Another time in church Francis heard a sermon where the preacher quoted from the book of Matthew: “Do not take along any gold or silver or copper in your belts.” And guess what?  He started walking around the countryside without any money or even a walking stick.

Worship is a dangerous thing—not just for what happens in worship, which can be terrifying enough, but because of what worship can inspire and empower us to do when we walk out the doors.

Like a man, maybe in his forties, fifty. A good Mennonite. A white Mennonite who wasn’t really prejudiced. I mean, not really. But he was comfortable being white and not particularly concerned with issues of racial injustice. 

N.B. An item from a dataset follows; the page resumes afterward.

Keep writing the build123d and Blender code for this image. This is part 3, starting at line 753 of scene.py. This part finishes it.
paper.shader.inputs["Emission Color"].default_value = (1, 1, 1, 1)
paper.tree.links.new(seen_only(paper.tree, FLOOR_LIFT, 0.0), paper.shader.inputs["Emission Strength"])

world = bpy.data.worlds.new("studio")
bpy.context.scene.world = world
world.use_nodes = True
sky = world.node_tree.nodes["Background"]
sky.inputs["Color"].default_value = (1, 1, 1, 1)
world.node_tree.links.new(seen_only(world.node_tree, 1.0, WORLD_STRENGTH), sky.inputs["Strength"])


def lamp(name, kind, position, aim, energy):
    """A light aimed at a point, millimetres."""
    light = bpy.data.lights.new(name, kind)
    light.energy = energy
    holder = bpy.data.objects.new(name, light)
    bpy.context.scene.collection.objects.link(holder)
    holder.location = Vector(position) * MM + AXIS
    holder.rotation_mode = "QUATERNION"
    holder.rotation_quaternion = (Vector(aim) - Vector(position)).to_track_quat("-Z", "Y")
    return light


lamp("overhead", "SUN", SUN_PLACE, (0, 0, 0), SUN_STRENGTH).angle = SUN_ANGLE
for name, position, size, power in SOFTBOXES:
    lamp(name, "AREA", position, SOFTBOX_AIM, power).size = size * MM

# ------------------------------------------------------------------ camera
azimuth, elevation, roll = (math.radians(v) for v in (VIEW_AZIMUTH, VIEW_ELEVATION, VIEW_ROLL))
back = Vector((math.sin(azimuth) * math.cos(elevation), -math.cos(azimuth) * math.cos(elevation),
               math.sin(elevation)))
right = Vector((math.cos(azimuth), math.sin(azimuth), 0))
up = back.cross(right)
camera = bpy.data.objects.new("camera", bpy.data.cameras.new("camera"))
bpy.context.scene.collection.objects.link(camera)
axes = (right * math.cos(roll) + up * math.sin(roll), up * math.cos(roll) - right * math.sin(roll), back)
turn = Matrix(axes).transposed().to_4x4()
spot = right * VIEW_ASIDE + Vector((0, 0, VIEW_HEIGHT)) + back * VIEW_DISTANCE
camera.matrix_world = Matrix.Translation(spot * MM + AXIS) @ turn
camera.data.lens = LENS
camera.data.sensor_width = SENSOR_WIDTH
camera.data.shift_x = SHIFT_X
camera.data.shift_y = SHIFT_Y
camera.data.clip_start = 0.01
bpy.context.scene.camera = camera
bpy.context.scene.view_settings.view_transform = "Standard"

Then he went to worship. He had every right to expect it would be a nice safe worship service. It was at a national meeting of Mennonites. And everything was fine until it came time for communion. He was supposed to share communion with the person next to him, so with bread in hand he turned . . . and shared the bread of life, the cup of salvation, with someone who was not white.

Never again was he quite comfortable with his white privilege. Never again could he just let racist slurs and jokes slide by without speaking up against the prejudice.

Worship is a dangerous thing.  We can meet the Holy.  We can realize and confess our sin.  God is ever-faithful to forgive our sin. And before you know it we may say something crazy like, “Here I am. Send me.”  And sure enough, as Annie Dillard warns, “The waking God may draw us out to where we can never return.”